# First "REAL" Knife



## davidd (Jun 27, 2002)

Hello,
I am fairly new to the world of cooking, I have been serious for about one year or so. I am almost 16, and I have recently started practicing cutting techniques with my parents "El Cheapo" knives. I was getting pretty good, so I decided to look in to some good knives. I started on the internet and did a little research, well alot of research actually. I finally decided on the Global 8" Cooks knife, or the Wusthof 8" chef's knife (keep in mind this was just internet research, I hadn't actually held ether of these knives). Anyway I stumbled on some of the posts about knives, that said to definetly go and try before you buy. Well There inlies the problem for me, see I live sort of in the country without a kitchen store in sight, and I can't drive yet. So what should I do? Well I managed to find my self in hechts department store and thought I'd check out there kitchen department, and it just so happend that they had all Henckels on sale (that is also the only brand they carry) so after a little more research I decided to go and try some out. I first tried the "Pro S" series, wow A great improvement from my parents knives (Chicago Cutlery would blow my parent knives away!) then I tried the 5-star series WOW! Felt great! I was amazed of how comfortable this knife was! It felt my hand perfectly! so after a little thinking and holding both knives a few times, I decided to go with the 5-star 8" Chef's Knife. I took it home and tried it out on a piece of celery... Man! this thing cuts like a hot knife through butter! I Love this knife so far, and have not found anything i dislike about it. If anyone else owns one of these knives, let me know what you think. also what else should I buy to take care of it, and keep the blade sharp?
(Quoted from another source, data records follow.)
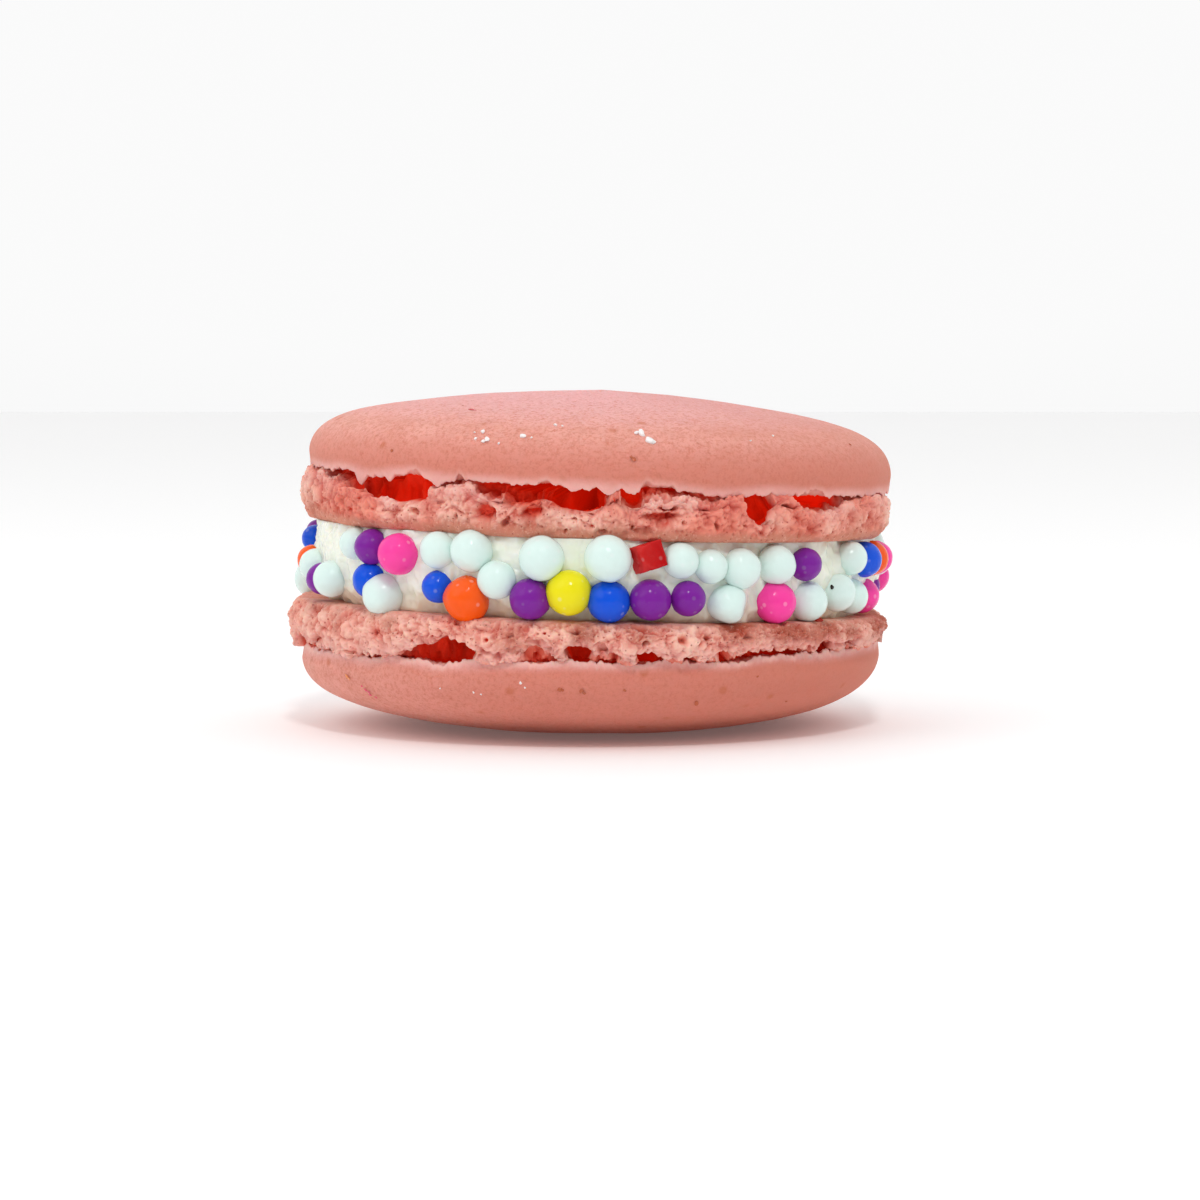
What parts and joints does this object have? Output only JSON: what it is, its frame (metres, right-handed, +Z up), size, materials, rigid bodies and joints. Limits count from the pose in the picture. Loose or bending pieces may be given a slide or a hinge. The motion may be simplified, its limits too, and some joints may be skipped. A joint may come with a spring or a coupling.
{
  "type": "french macaron",
  "caption": "Filled macaron: smooth domed almond meringue shells with ragged crumbly feet, joined by a wedge of cream whose edge is rolled in coloured sugar pearls.",
  "frame": {"origin": "centre of the macaron's footprint, on the surface it rests on", "axes": "+Z up through both shells, -Y towards the side with the widest show of pearls, +X to its right"},
  "size_m": [0.0486, 0.0496, 0.0266],
  "materials": {
    "shell": "matte baked almond meringue, pale salmon pink, with a fine grain and darker red where it has torn",
    "cream": "soft off-white cream with a faint moist sheen",
    "pearl_white": "satin sugar pearl",
    "pearl_purple": "satin sugar pearl",
    "pearl_pink": "satin sugar pearl",
    "pearl_blue": "satin sugar pearl",
    "pearl_orange": "satin sugar pearl",
    "pearl_yellow": "satin sugar pearl",
    "pearl_red": "rough lump of coloured sugar"
  },
  "bodies": {
    "root": {"lower_shell": "shell", "filling": "cream", "upper_shell": "shell"}
  },
  "joints": []
}
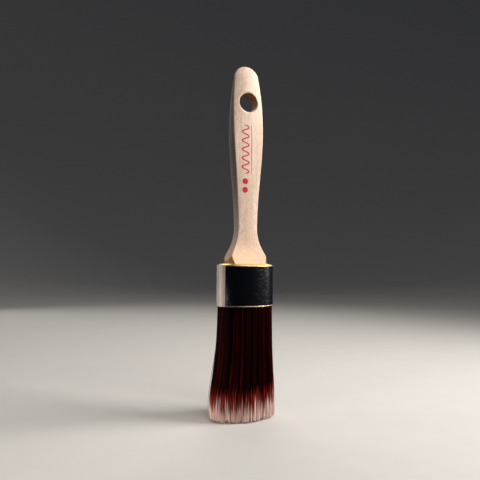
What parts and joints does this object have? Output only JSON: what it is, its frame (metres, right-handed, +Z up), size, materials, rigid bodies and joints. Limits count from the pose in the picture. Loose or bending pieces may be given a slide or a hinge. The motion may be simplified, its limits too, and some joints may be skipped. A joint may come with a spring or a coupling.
{
  "type": "oval stencil brush",
  "caption": "Flat beech handle with a hanging hole, set in an oval brass-coloured ferrule that holds a flared tuft of dark red, pale-tipped filaments.",
  "frame": {"origin": "middle of the flat-trimmed filament tips", "axes": "+Z up the handle from the tips, X the wide way of the oval head, -Y the front face of the handle"},
  "size_m": [0.042, 0.031, 0.2221],
  "materials": {
    "wood": "unvarnished fine-grained beech, matt",
    "ferrule_metal": "polished brass-coloured plate",
    "sleeve_black": "glossy black film, slightly wrinkled",
    "strip_cream": "coated cream paper, satin",
    "resin": "cured clear amber epoxy",
    "plug_wood": "raw softwood",
    "filament": "tapered synthetic filament, dark red fading to cream at the tips"
  },
  "bodies": {
    "root": {"handle": "wood", "ferrule": "ferrule_metal", "label_wrap": "sleeve_black", "label_strip": "strip_cream", "resin_setting": "resin", "spacer_plug": "plug_wood", "tuft_root": "filament"},
    "tuft_upper": {"tuft_upper": "filament"},
    "tuft_middle": {"tuft_middle": "filament"},
    "tuft_lower": {"tuft_lower": "filament"}
  },
  "joints": [
    {"name": "bristle_bend", "type": "hinge", "parent": "root", "child": "tuft_upper", "pos_m": [0, 0, 0.0576], "axis": [1, 0, 0], "range_deg": [-20, 20], "stiffness_Nm_per_rad": 0.4},
    {"name": "bristle_sway", "type": "hinge", "parent": "tuft_upper", "child": "tuft_middle", "pos_m": [0, 0, 0.0376], "axis": [0, 1, 0], "range_deg": [-15, 15], "stiffness_Nm_per_rad": 0.5},
    {"name": "tip_bend", "type": "hinge", "parent": "tuft_middle", "child": "tuft_lower", "pos_m": [0, 0, 0.0186], "axis": [1, 0, 0], "range_deg": [-24, 24], "stiffness_Nm_per_rad": 0.15}
  ],
  "couplings": [
    {"joint": "tip_bend", "follows": "bristle_bend", "ratio": 1.2}
  ]
}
Thanks, and Happy Cooking!:chef:


----------



## britcook (Oct 28, 2001)

Congratulations, excellent selection process and a good result. To keep the blade in the best condition you'll need to get a decent steel and use it regularly - I give my knives a couple of "wipes" every time I use them. Periodically - that will depend on use - you'll need to get it re-sharpened, I use a Henckels sharpener but opinions vary greatly on this, other people recommend having it done professionally but given your location (and likely use) the Henckels gadget will be OK. And don't ever forget mail order if you live out in the boonies.


----------